Reason 2: The Clarity Act is a double-edged sword. If passed, it would exempt BTC and ETH from securities classification, but likely push thousands of smaller tokens into that bucket. The tokens that pumped 250% today? They could be the first to be classified as securities. The market hasn’t priced this tail risk.
Reason 3: The institutional signals are over-hyped. BitGo’s $2.1 billion IPO is a milestone, but compare it to Fireblocks’ $8 billion valuation in 2022—it signals a mature but slowing sector. Newrez’s mortgage exploration and Steak ’n Shake’s Bitcoin salary option are marketing experiments, not adoption curves. The code doesn’t lie: the on-chain data shows that active addresses on Ethereum and Solana remain flat. What grows is the number of tokens, not users.
Reason 4: Saga’s pause might be the canary. If more L1s face similar exploits and respond by pausing, the entire “immutability” narrative collapses. The regulatory push for custody and compliance (Hong Kong’s VASP framework, Russia’s property ruling) only accelerates the need for secure, auditable infrastructure. The teams that survive will be those that treat security as a product, not a checkbox.

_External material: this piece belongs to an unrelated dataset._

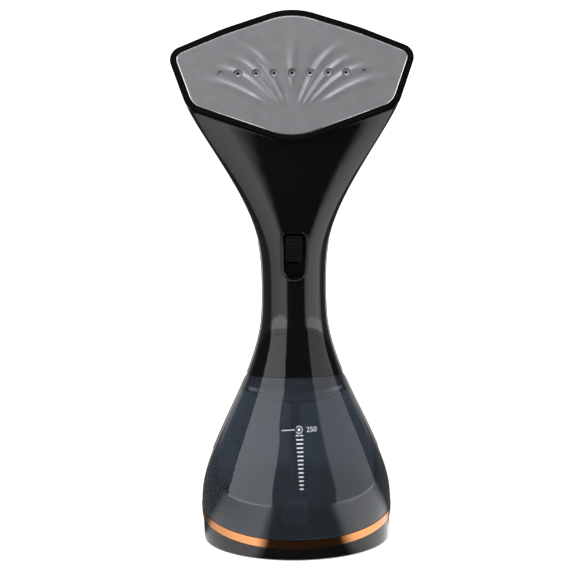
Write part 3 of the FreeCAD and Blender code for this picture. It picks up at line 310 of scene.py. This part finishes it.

Takeaway: The Next Narrative Shift
So where does the alpha hide? In the gap between what the market prices and what the code reveals. The next narrative layer will not be about tariffs or even ETFs—it will be about infrastructure maturity. Projects that can demonstrate real technical resilience (like Ethereum’s DVT if implemented) or real institutional compliance (like BitGo) will decouple from the macro noise.
For now, treat every rally as a temporary gift from the White House. The code doesn’t lie—only the narratives do. Until the macro fog clears, the only sustainable position is cash and the highest-conviction technical bets. Innovation hides in the edges of the norm—and the norm right now is chaos.
Stay liquid. Stay skeptical. And remember: in a market driven by tweets, the real signal is always silent.